- **WHAT YOU SHOULD DO**
Begin with the line that contains "the whole window" and end with the line that contains "obj.parent = None": copy that span of lines exactly, and nothing outside it.
==================================================
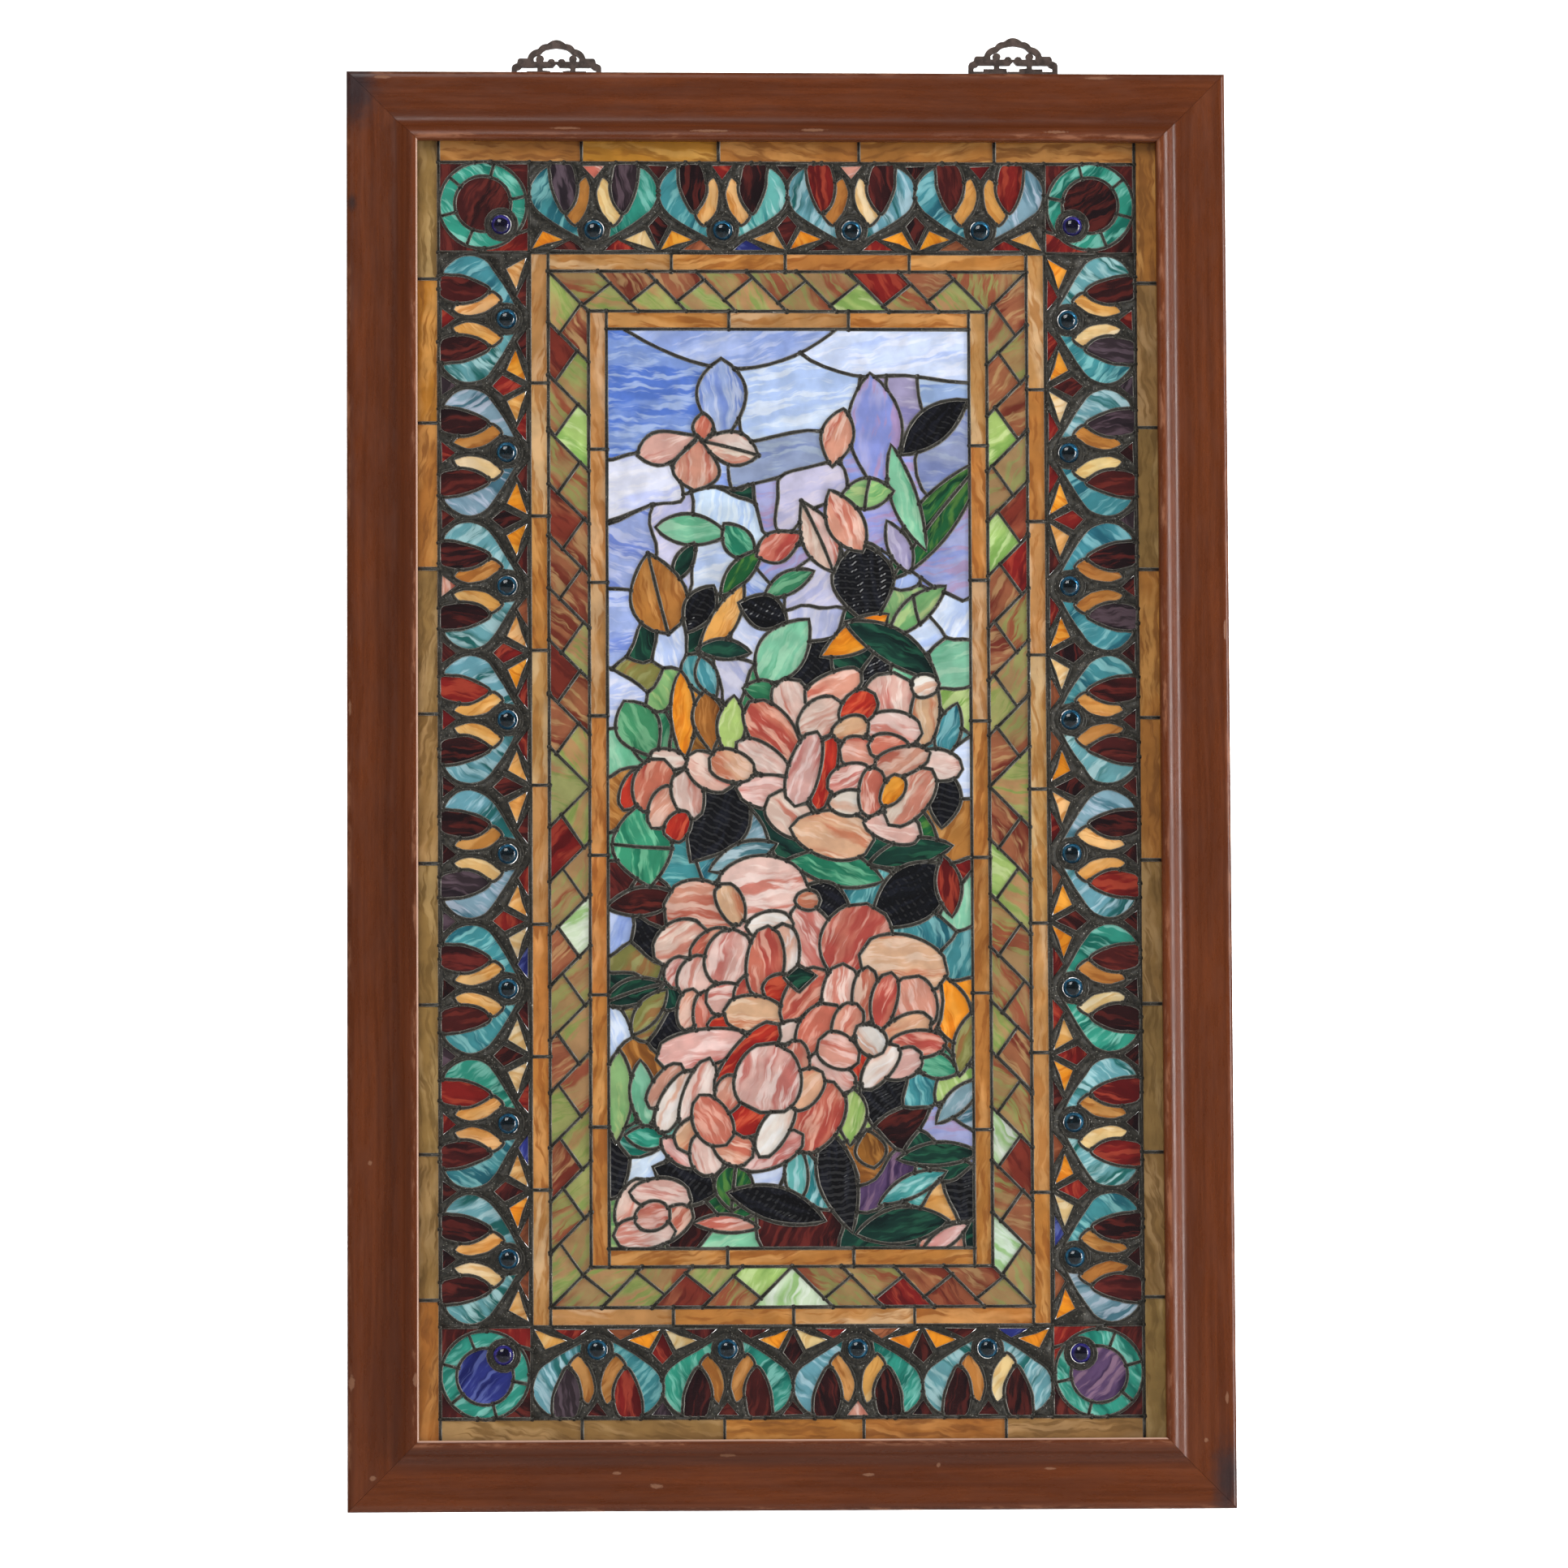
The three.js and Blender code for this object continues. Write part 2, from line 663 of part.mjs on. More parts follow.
function cornerJewels() {
  const jewels = [];
  for (const [side, signX] of [['left', -1], ['right', 1]]) {
    for (const [level, signZ] of [['top', 1], ['bottom', -1]]) {
      jewels.push({
        name: `jewel_corner_${level}_${side}`,
        at: [signX * (STRIPS_END.x - CORNER_JEWEL), signZ * (STRIPS_END.z - CORNER_JEWEL)],
        material: COLOURS.purple,
      });
    }
  }
  return jewels;
}

function allJewels() {
  const borderJewels = jewelPlaces().map(({ side, index, u }) => ({
    name: `jewel_${side}_${index + 1}`,
    at: onSide(side, STRIPS_END, u, JEWEL_INSET),
    material: COLOURS.teal,
  }));
  return [...borderJewels, ...cornerJewels()];
}

// A pressed nugget set on the solder: flat behind, domed in front, turned about its own axis.
function jewelGeometry() {
  const seat = NET_FRONT + FIT_GAP;
  const profile = [
    [0, seat],
    [JEWEL_RADIUS, seat],
    [JEWEL_RADIUS * 0.66, seat + JEWEL_DOME * 0.7],
    [0, seat + JEWEL_DOME],
  ];
  const geometry = new THREE.LatheGeometry(profile.map(([r, y]) => new THREE.Vector2(r, y)), JEWEL_SIDES);
  geometry.rotateX(Math.PI);
  return geometry;
}

function addJewels(window) {
  for (const { name, at, material } of allJewels()) {
    const jewel = new THREE.Mesh(jewelGeometry(), material);
    jewel.name = name;
    jewel.position.set(at[0], 0, at[1]);
    window.add(jewel);
  }
}

// ---------------------------------------------------------------- the whole window

const model = new THREE.Group();
const window = new THREE.Group();
window.position.z = RAIL_WIDTH / 2 - FRAME_HEIGHT / 2;
model.add(window);

addFrame(window);
addHangers(window);
const lattice = new THREE.Mesh(latticeGeometry(), COLOURS.solder);
lattice.name = 'solder_lattice';
window.add(lattice);
addGlass(window);
addJewels(window);

export default model;
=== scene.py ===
"""A framed stained glass window hung by two cast hangers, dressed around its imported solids.

Plans are in millimetres about the middle of the window, x to the right and z up as seen from the
front. A depth is a distance in front of the wall plane."""

import math
import random
from contextlib import contextmanager

import bmesh
import bpy
import numpy as np
from mathutils import Matrix, Vector
from mathutils.geometry import delaunay_2d_cdt

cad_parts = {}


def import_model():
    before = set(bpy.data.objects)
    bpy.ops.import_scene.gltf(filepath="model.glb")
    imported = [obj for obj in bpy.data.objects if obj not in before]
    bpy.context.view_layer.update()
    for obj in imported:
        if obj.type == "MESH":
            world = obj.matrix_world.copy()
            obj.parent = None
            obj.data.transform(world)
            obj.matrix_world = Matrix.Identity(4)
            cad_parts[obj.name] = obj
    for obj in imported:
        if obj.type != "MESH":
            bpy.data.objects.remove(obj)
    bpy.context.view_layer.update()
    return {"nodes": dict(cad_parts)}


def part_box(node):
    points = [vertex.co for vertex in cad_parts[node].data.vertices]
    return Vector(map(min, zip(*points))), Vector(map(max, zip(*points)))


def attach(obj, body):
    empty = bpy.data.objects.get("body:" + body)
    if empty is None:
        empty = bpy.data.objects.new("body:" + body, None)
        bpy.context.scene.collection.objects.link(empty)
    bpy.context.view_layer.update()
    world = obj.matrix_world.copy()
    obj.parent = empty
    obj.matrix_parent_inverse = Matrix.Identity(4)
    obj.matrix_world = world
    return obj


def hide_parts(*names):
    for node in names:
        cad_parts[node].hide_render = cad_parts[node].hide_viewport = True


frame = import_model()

# ---------------------------------------------------------------- places taken from the solids

MM = 1000.0
TOP = [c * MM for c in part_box("frame_top_rail")[1]]
LOW = [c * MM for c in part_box("frame_bottom_rail")[0]]
GLASS_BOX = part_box("picture_glass")
NET_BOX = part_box("solder_lattice")

HALF_W = TOP[0]
HALF_H = (TOP[2] - LOW[2]) / 2
MID_Z = (TOP[2] + LOW[2]) / 2
GLASS_BACK = -GLASS_BOX[1].y * MM
GLASS_FRONT = -GLASS_BOX[0].y * MM
NET_BACK = -NET_BOX[1].y * MM
NET_FRONT = -NET_BOX[0].y * MM
PANEL = (NET_BOX[1].x * MM, (NET_BOX[1].z - NET_BOX[0].z) * MM / 2)

RAIL = 54.0
SIGHT = (HALF_W - RAIL, HALF_H - RAIL)


def inner(rect, width):
    return (rect[0] - width, rect[1] - width)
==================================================
- **COMPLETED TASK**
// ---------------------------------------------------------------- the whole window

const model = new THREE.Group();
const window = new THREE.Group();
window.position.z = RAIL_WIDTH / 2 - FRAME_HEIGHT / 2;
model.add(window);

addFrame(window);
addHangers(window);
const lattice = new THREE.Mesh(latticeGeometry(), COLOURS.solder);
lattice.name = 'solder_lattice';
window.add(lattice);
addGlass(window);
addJewels(window);

export default model;
=== scene.py ===
"""A framed stained glass window hung by two cast hangers, dressed around its imported solids.

Plans are in millimetres about the middle of the window, x to the right and z up as seen from the
front. A depth is a distance in front of the wall plane."""

import math
import random
from contextlib import contextmanager

import bmesh
import bpy
import numpy as np
from mathutils import Matrix, Vector
from mathutils.geometry import delaunay_2d_cdt

cad_parts = {}


def import_model():
    before = set(bpy.data.objects)
    bpy.ops.import_scene.gltf(filepath="model.glb")
    imported = [obj for obj in bpy.data.objects if obj not in before]
    bpy.context.view_layer.update()
    for obj in imported:
        if obj.type == "MESH":
            world = obj.matrix_world.copy()
            obj.parent = None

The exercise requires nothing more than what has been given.